Elementary schools compare notes on latest test scores

The progress of 2 local elementary schools toward their respective academic goals and the initial moves towards faculty contract negotiation were among agenda items at the Thursday meeting of the Claremont Unified School District.

After reports on district doings by the student board members representing CHS and San Antonio High School, Principal Amy Stanger and her team from Sycamore School took center stage, delivering their Single Plan for Student Achievement (SPSA).

Mandated by No Child Left Behind legislation, an SPSA is an update on a school’s progress towards goals set for the previous year as well as a report on its current priorities.

The school made significant progress towards last year’s academic goals: to increase the number of students school-wide who are proficient or better in mathematics and to increase the percentage of Hispanic students who are proficient or better in both math and English Language Arts.

Sycamore administration and staff had aimed to increase math proficiency among its sixth grade class from 63 percent to 72 percent.
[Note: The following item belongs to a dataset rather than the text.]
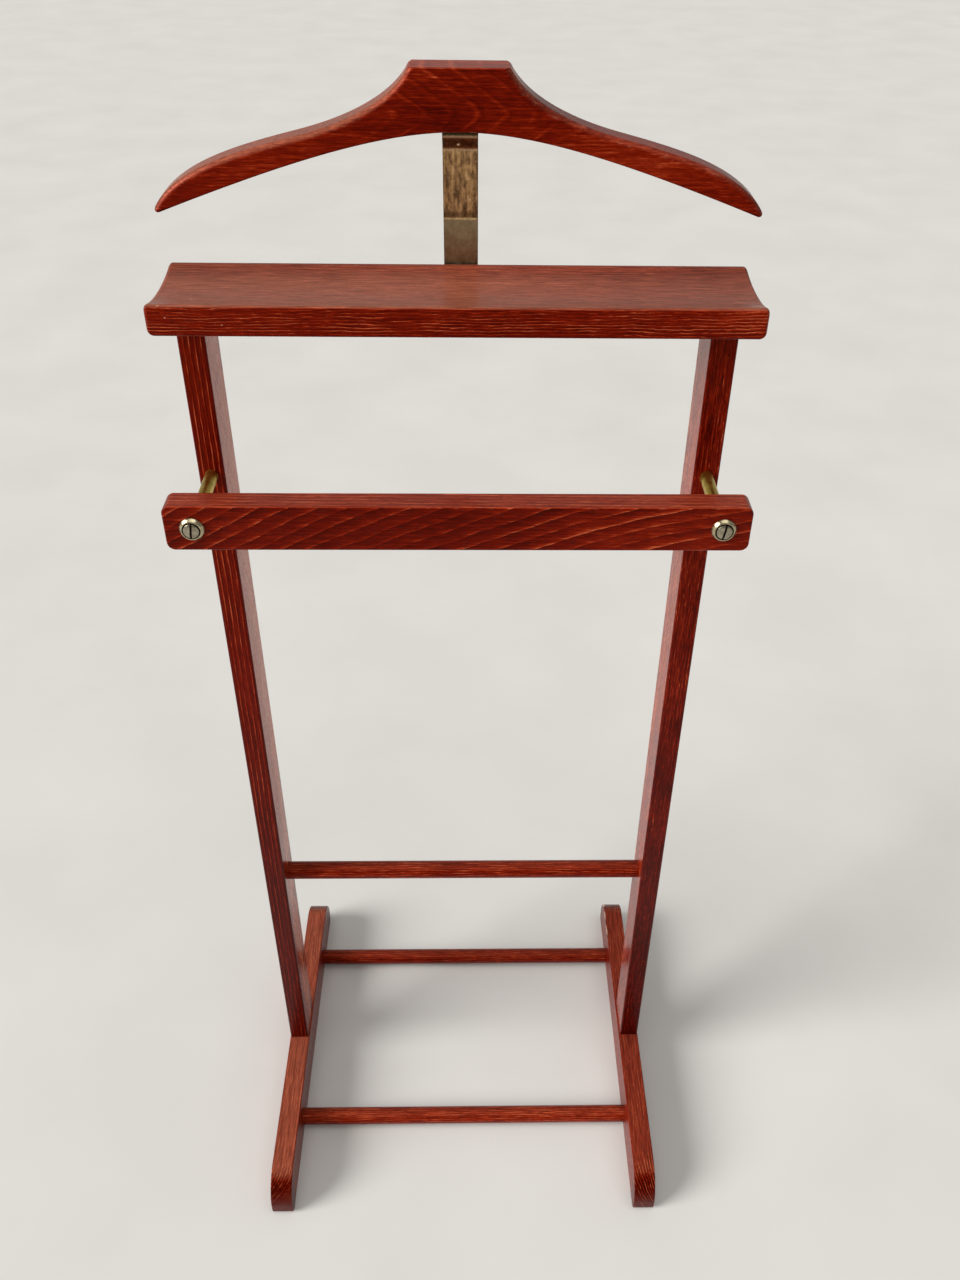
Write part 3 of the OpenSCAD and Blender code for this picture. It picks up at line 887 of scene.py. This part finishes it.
def less_haze(net, x, y, z):
    """Less haze on the flat top and along the right arm."""
    return net.times(net.spread(z, TOP - 2, TOP - 0.3, 1.0, 0.3),
                     net.spread(x, 30, 60, 1.0, 0.3))


def painted_light_flat(net, x, y, z):
    """The hanger's flat top is painted paler than its front, a painted light on the face that looks up."""
    return net.spread(z, TOP - 1.2, TOP - 0.3, 0, 0.20)


def faint_on_arms(net, x, y, z):
    """The growth lines are clear on the block and faint on the arms."""
    return net.spread(net.math("ABSOLUTE", x), 45, 80, 1.0, 0.12)


bm = bmesh.new()
add_plate(bm, outline, lambda i: (radii[i], radii[i]), low.y, high.y, lambda u, v, w: (u, w, v), 8, dirs)
grain = wood("coat_hanger_wood", "X", tongues(middle_x - 35, TOP - 27.5, 19, 1.6, 5), LINE,
             ring=0.26, sway=0.3, fibre=0.44, pores=0.3, dashes=0.16, seed=51, tone=0.42,
             dust_and_sheen=0.24, dust_sheen_facing=(0.10, 0.70), thin=less_haze, lift=painted_light_flat, fade=faint_on_arms,
             patches=[((-12, low.y, TOP - 30), (48, 30, 26), -0.12),
                      ((120, low.y, TOP - 52), (130, 40, 42), 0.20),
                      ((-130, low.y, TOP - 56), (110, 40, 40), 0.10)])
new_piece("coat_hanger_board", bm, grain, "hanger", ["coat_hanger"])

# ---------------------------------------------------------------- strap

low, high = cad("hanger_strap")
STRAP_T, TOE_L, STRAP_EDGE, BEND_R = 2.5, 6, 0.55, 3.4
# Below the strap's top: the ends of the jog's centre line, the front of its lower bend, and the pip
JOG_LOW, JOG_HIGH, JOG_FRONT, PIP_DOWN = 47.4, 38.9, 48, 45.6
PIP_ASIDE, PIP_RISE, PIP_SAG, PIP_R, PIP_REACH, PIP_OUT = 1.3, 0.9, 0.5, 1.15, 3, 2.6
# Steps along the strap and across its section, finer from and to these distances below its top
LONG_STEP, FINE_STEP, SECTION_STEP = 3, 0.45, 0.5
FINE_FROM, FINE_TO = 50, 40
# Height of the straight line between the spotted and the smooth metal
WITNESS_Z = tray_top + 32

strap_x, half_w = (low.x + high.x) / 2, (high.x - low.x) / 2
tongue_y, run_y = low.y + STRAP_T / 2, high.y - TOE_L - STRAP_T / 2
corners = [(high.y, low.z + STRAP_T / 2), (run_y, low.z + STRAP_T / 2), (run_y, high.z - JOG_LOW),
           (tongue_y, high.z - JOG_HIGH), (tongue_y, high.z)]
rough_path = soft_corners(corners, BEND_R, 8)
path = []
for p, q in zip(rough_path, rough_path[1:]):
    near_pip = high.z - FINE_FROM < q[1] < high.z - FINE_TO
    path += steps_between(p, q, FINE_STEP if near_pip else LONG_STEP)
path.append(rough_path[-1])
section = subdivide(tidy(rounded_rect(-half_w, -STRAP_T / 2, half_w, STRAP_T / 2, STRAP_EDGE, STRAP_EDGE, 3)),
                    SECTION_STEP)
pip_x, pip_z = strap_x - PIP_ASIDE, high.z - PIP_DOWN
pip_y = run_y - STRAP_T / 2 - PIP_OUT


def pip(point, place):
    """A small pressed pip stands out of the front of the strap."""
    off = math.hypot(point[0] - pip_x, point[2] - pip_z)
    if place[1] < 0 or off > PIP_REACH:
        return point
    swell = math.exp(-(off / PIP_R) ** 2)
    return (point[0], point[1] - PIP_RISE * swell, point[2] - PIP_SAG * swell)


bm = bmesh.new()
add_sweep(bm, section, path, strap_x, pip)
strap_metal = strap_brass("strap_brass", strap_x, half_w, WITNESS_Z, high.z - JOG_FRONT,
                          (pip_x, pip_y, pip_z))
new_piece("hanger_strap_bar", bm, strap_metal, "hanger", ["hanger_strap"])

# ---------------------------------------------------------------- CAD nodes that stay

peg_wood = wood("peg_wood", "Z", planes(x=0.5, y=0.2), stops=PEG_STOPS, seed=61)
stay = {"foot_pegs": (peg_wood, "raw_beech"), "tray_pegs": (peg_wood, "raw_beech"),
        "strap_screws": (brass, "brass"),
        "strap_sleeve": (old_brass, "aged_brass"), "sleeve_screws": (brass, "brass"),
        "friction_spring": (brass, "brass")}
for node, (material, slot) in stay.items():
    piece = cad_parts[node]
    piece.data.materials.clear()
    piece.data.materials.append(material)

# ---------------------------------------------------------------- stage and light

FLOOR_HALF = 30
FLOOR_STOPS = ((0.3, (0.60, 0.59, 0.57)), (0.7, (0.64, 0.63, 0.61)))

net = Net("floor_paint")
cloudy = net.noise(net.coordinates(), scale=0.004, detail=3)
net.feed(net.shader.inputs["Base Color"], net.ramp(cloudy, FLOOR_STOPS))
net.shader.inputs["Roughness"].default_value = 0.7
bm = bmesh.new()
bmesh.ops.create_grid(bm, x_segments=1, y_segments=1, size=FLOOR_HALF)
floor = mesh_object("floor", bm)
floor.data.materials.append(net.material)

# Soft studio light from all around, a little stronger from behind the stand
WORLD_COLOUR = (1.0, 0.985, 0.955)
WORLD_FRONT, WORLD_BACK, WORLD_SPAN = 0.26, 0.34, 0.8

world = bpy.data.worlds.new("studio")
world.use_nodes = True
tree = world.node_tree
direction = tree.nodes.new("ShaderNodeTexCoord").outputs["Generated"]
split_up = tree.nodes.new("ShaderNodeSeparateXYZ")
tree.links.new(direction, split_up.inputs[0])
shading = tree.nodes.new("ShaderNodeMapRange")
shading.inputs["From Min"].default_value = -WORLD_SPAN
shading.inputs["From Max"].default_value = WORLD_SPAN
shading.inputs["To Min"].default_value = WORLD_FRONT
shading.inputs["To Max"].default_value = WORLD_BACK
tree.links.new(split_up.outputs["Y"], shading.inputs["Value"])
tree.links.new(shading.outputs[0], tree.nodes["Background"].inputs["Strength"])
tree.nodes["Background"].inputs["Color"].default_value = (*WORLD_COLOUR, 1)
bpy.context.scene.world = world


def soft_sun(name, towards, softness, power, colour):
    """Wide parallel light from a direction, like a large window far away."""
    data = bpy.data.lights.new(name, "SUN")
    data.angle = math.radians(softness)
    data.energy = power
    data.color = colour
    lamp = bpy.data.objects.new(name, data)
    lamp.rotation_euler = Vector(towards).to_track_quat("Z", "Y").to_euler()
    bpy.context.scene.collection.objects.link(lamp)


soft_sun("key", (-0.84, -0.34, 0.50), 30, 3.9, (1.0, 0.98, 0.95))
soft_sun("above", (0.1, -0.3, 1.0), 50, 0.95, (1.0, 0.985, 0.96))

# ---------------------------------------------------------------- camera

# Solved from the photograph: lens and sensor in millimetres, angles in degrees, place in metres
FOCAL, SENSOR, SHIFT_X, SHIFT_Y = 32.168, 36, -0.01448, 0.0004
PITCH, YAW, ROLL = 37.162, 1.589, 0.955
CAMERA_PLACE = (0.01004, -0.79207, 1.20951)

pitch, yaw, roll = (math.radians(v) for v in (PITCH, YAW, ROLL))
ahead = Vector((math.sin(yaw) * math.cos(pitch), math.cos(yaw) * math.cos(pitch), -math.sin(pitch)))
level = Vector((math.cos(yaw), -math.sin(yaw), 0))
steep = ahead.cross(level)
across = level * math.cos(roll) - steep * math.sin(roll)
down = level * math.sin(roll) + steep * math.cos(roll)
camera_data = bpy.data.cameras.new("camera")
camera_data.lens = FOCAL
camera_data.sensor_width = SENSOR
camera_data.shift_x = SHIFT_X
camera_data.shift_y = SHIFT_Y
camera = bpy.data.objects.new("camera", camera_data)
aim = Matrix((across, -down, -ahead)).transposed()
camera.matrix_world = Matrix.Translation(CAMERA_PLACE) @ aim.to_4x4()
bpy.context.scene.collection.objects.link(camera)
bpy.context.scene.camera = camera
bpy.context.scene.view_settings.view_transform = "Standard"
With 83 percent of sixth graders scoring proficient or above in math, the school met its target and then some.

As a secondary goal, Sycamore aimed for a school-wide math proficiency level of 79 percent. With students scoring 76.1 percent, up from a previous 72 percent, progress was made but the goal was not met.

Both English Language Arts and math proficiency increased among Hispanic students, the Sycamore delegation was happy to report. Administration and staffers had hoped to increase this subgroup’s ELA proficiency from 55.8 percent to 64 percent.

Ultimately, 65.3 percent of Hispanic students  scored as proficient or better in the ELA portion of state testing. The Hispanic subgroup also reached 65.3 percent proficiency in math, surpassing the school’s goal of 62 percent.

Another district success story is that of Oakmont Outdoor School, which met each of the 4 goals that administrators and staff set last year. Principal Stacey Stewart and her team had aimed to have 53.6 percent of students school-wide scoring proficient or higher on the California Standards Test in 2012, up from 50 percent in 2011.

Sycamore students exceeded the target easily with a 70.41 percent proficiency rate. This upward trend held true among significant subgroup at the school as well, with the Hispanic population improving from 49.2 percent to 71.93 percent; the white population improving from 50 percent to 71.43 percent; socio-economically disadvantaged (SED) students improving from 45.9 percent to 66.4 percent and the English learner population improving from 51.6 percent to 80.56 percent.

Ms. Stewart and crew also met last year’s goal of having 55 percent of Oakmont students scoring proficient or higher on the ELA portion of the California Standards Test. The students beat this mark handily, moving from a school-wide proficiency rate of 48.6 percent to 70.56 percent.

Again, subgroups showed significant improvement, with proficiency scores growing to 68.7 percent among Hispanic students, 69.05 percent among white students, 64.29 percent among SED students and 70.56 among English learner students.

The proficiency growth at Oakmont is among the top such leaps by California schools. Oakmont celebrated its success at a celebration held last week. Ms. Stewart and her team shared a video of the festivities with the school board, which is viewable at http://oakmont.cusd.claremont.edu.

At the end of the evening, Superintendent Jim Elsasser interjected a note of levity by reading an extremely frank thank-you note from Oakmont student Kaley Wolst, expressing gratitude “for approving all activities we experienced.” The following is an excerpt.

“Thank you for the party. The food was marvelous! My friend went overboard and had around 7 servings of cotton candy. The snow cones were great, however the people serving them…were too possessive of the syrup and gave everyone hardly any syrup. Thank you for the games and activities. I was a bit disappointed the DJ did not have the song ‘One More Night’ by Maroon 5. I coordinated a dance just for that particular song.

At the end of the day, I remembered everything: the teacher-dunking, the food, and the games and activities. A person popped a glitter balloon all over me at the end.”


Teacher union talks turkey

Joe Tonan, a Sumner Elementary School teacher and former head of the local teacher’s union who is still active with the organization, took the stage during the public comment session of the meeting to share his experience with the precipitous rise of healthcare premiums in recent years, and what he sees as a drop in the quality of medical coverage. Faculty members will continue sharing their stories in upcoming meetings, he said.

As the Claremont Unified School District gets ready to negotiate the next teacher contract, with discussions starting in earnest this winter, it looks like healthcare may be the top priority among local teachers.

The next meeting of the Claremont Unified School District Board of Education will be held on Thursday, December 6 at 6:30 p.m. at the Richard S. Kirkendall Education Center, 170 W. San Jose Ave. in Claremont.